US Policy Watch: Strong Fiscal Impulse, But No Inflation in Sight
The Biden administration’s policy path is primarily fiscal in nature with the US$1.9 trillion “American Rescue Plan” constituting the core of that plan. However, this coupled with a fiscal deficit of 15.8% of GDP in 2020 and a further deficit of 10% expected for 2021 has raised the specter of inflation. Yet, future inflation should be determined by the depth of the pandemic recession and upcoming fiscal plans, not the current ones.

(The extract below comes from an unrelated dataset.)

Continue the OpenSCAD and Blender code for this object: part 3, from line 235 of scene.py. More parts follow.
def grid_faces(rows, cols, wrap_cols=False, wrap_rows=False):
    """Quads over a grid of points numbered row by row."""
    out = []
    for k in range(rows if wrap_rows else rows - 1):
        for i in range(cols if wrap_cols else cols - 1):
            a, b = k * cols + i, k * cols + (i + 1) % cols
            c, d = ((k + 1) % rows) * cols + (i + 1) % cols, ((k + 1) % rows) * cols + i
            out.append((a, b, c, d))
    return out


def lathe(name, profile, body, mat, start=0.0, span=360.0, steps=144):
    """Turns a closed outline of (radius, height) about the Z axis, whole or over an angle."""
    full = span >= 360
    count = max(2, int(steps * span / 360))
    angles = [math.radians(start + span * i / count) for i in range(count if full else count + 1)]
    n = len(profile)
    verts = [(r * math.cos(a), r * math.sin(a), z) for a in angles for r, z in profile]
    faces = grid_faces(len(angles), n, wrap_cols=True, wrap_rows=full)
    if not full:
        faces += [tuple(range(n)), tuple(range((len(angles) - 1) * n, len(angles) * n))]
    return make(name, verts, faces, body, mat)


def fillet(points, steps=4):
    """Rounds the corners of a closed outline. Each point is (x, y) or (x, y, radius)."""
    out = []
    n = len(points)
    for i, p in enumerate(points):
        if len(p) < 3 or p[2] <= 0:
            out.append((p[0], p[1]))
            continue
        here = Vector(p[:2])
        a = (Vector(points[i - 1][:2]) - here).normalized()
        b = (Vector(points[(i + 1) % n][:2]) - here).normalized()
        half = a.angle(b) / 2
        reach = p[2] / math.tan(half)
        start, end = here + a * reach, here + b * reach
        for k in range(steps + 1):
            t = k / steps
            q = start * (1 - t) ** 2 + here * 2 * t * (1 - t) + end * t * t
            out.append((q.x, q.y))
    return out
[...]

Ahead of the US presidential election, the latter half of 2020 was full of “blue wave” investment themes, mainly on the back of expected easy fiscal policy. Thus far, this has largely turned out to be prescient, with the most market effective policy initiative deemed to be the anticipated passage of another relief bill in March. This supports the broader narrative of a strong economic recovery on the back of vaccine deployment. However, there are few substantive reasons to believe the current fiscal policy measures alone will trigger an inflationary rise. Such a scenario would require future fiscal easing beyond current plans, which should mean the backdrop for risk assets remains favorable, albeit partially priced in.
The IMF aka It’s Mainly Fiscal
The core policy plank is continued fiscal support to help the US economy gather escape velocity from the pandemic. Given parliamentary majorities and Republican positioning for the 2022 midterms, congressional reconciliation is the preferred pathway. This should lead to a wider fiscal path given that the Democratic consensus is for a more expansionary policy.

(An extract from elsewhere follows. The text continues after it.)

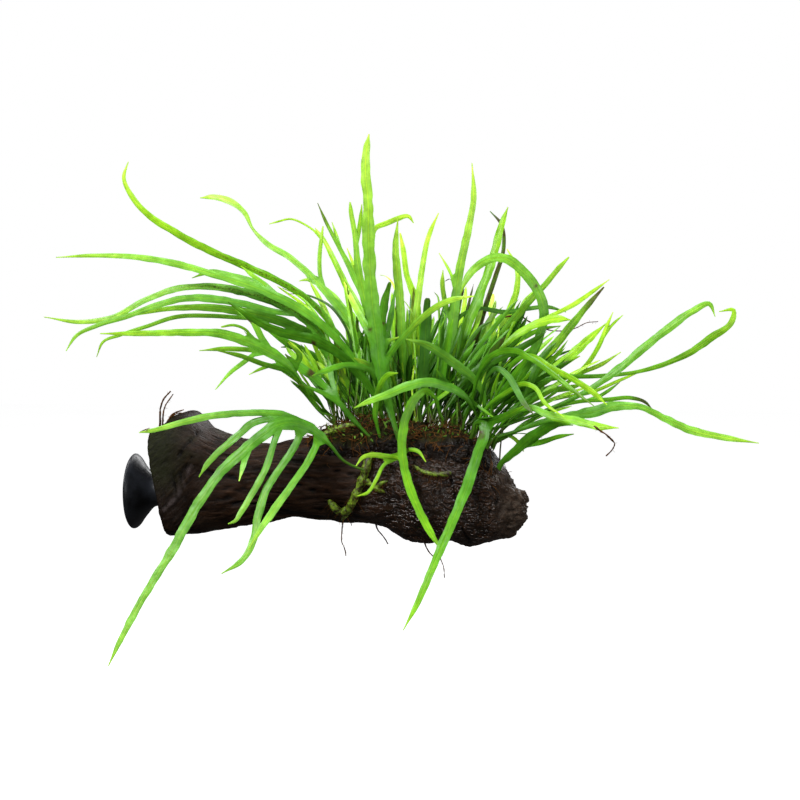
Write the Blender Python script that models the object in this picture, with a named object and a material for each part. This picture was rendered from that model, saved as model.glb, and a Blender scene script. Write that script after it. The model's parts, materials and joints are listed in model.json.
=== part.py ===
"""Java fern grown on a piece of driftwood, with a suction cup at the log's sawn end.

Frame: the origin is the centre of the cup's rim, the cup faces -X, the log runs along +X and +Z is up.
The front of the plant is its -Y side.

What grew freely is written as the front view shows it: u runs to the right, v down and w away from
the viewer, in millimetres on a sheet 400 mm wide. world() turns such rows into points of the frame.
A frond is a thin forked sheet. Its routes give each lobe's place and width in the front view, and
settle() finds the depth at which every lobe passes clear of the others.
"""

import math
from types import SimpleNamespace

import bmesh
import bpy
import numpy as np
from mathutils import Vector
from mathutils.bvhtree import BVHTree
from mathutils.kdtree import KDTree

MM = 0.001

# The front view
VIEW_TURN = math.radians(10.5)  # the viewer stands this far round to the log's right
VIEW_RISE = math.radians(3)  # and looks down this much
VIEW_DISTANCE = 1000  # mm from the viewer to the sheet
SHEET_CENTRE = 200
CUP_ON_SHEET = (67.1, 245.5, 20)  # the rim's centre, which is the frame's origin

# Suction cup, turned about X: (x, radius) in mm, from the dish's middle out over the rim to the neck
DISH = ((6.5, 0), (6.3, 3.5), (5.5, 7), (3.2, 12), (0, 17.1))
CONE = ((0, 19.1), (0.9, 19.1), (2.2, 17.9), (9, 9.2), (11, 7.4))
NECK_RADIUS = 7
CUP_SIDES = 24

# Driftwood log: outline in the front view, then depth and slant along X
LOG_TOP = (
    (76, 217), (86, 215), (96, 213.8), (107, 215), (112.5, 218.4), (119, 220.5), (129, 222), (140, 221),
    (152, 219.6), (175, 218.5), (205, 218), (225, 218.5), (236, 222), (243, 227.3), (249, 231.6),
    (253, 237), (256.5, 244.4), (260, 246.6), (264, 248.6), (267, 251.2),
)  # fmt: skip
LOG_BOTTOM = (
    (76, 267.6), (88, 267.4), (100, 263.9), (118, 261.9), (129, 260.4), (140, 259.4), (155, 258.6),
    (172, 259.3), (188, 260.6), (205, 264), (220, 269), (235, 271.6), (247, 270), (256, 266.2),
    (262, 261), (267, 256.6),
)  # fmt: skip
KNOB = ((88, 0), (92.5, 4.5), (97, 8.2), (100, 9.5), (102.8, 8.6), (105.8, 0))  # height over the top line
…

The first measure is the current “American Rescue Plan” of US$1.9 trillion, which comes on the heels of a fiscal deficit of 15.8% of GDP in 2020, thus setting our expectations for a deficit of around 10% of GDP in 2021. Given the widespread view of a strong economic recovery, these deficits are raising worries about inflation. Figure 1 illustrates the rapid increase in market pricing of future inflation, with 10-year breakevens as well as 5-year, 5-year forward yields recovering quickly from their all-time lows in 2020 to five-year highs.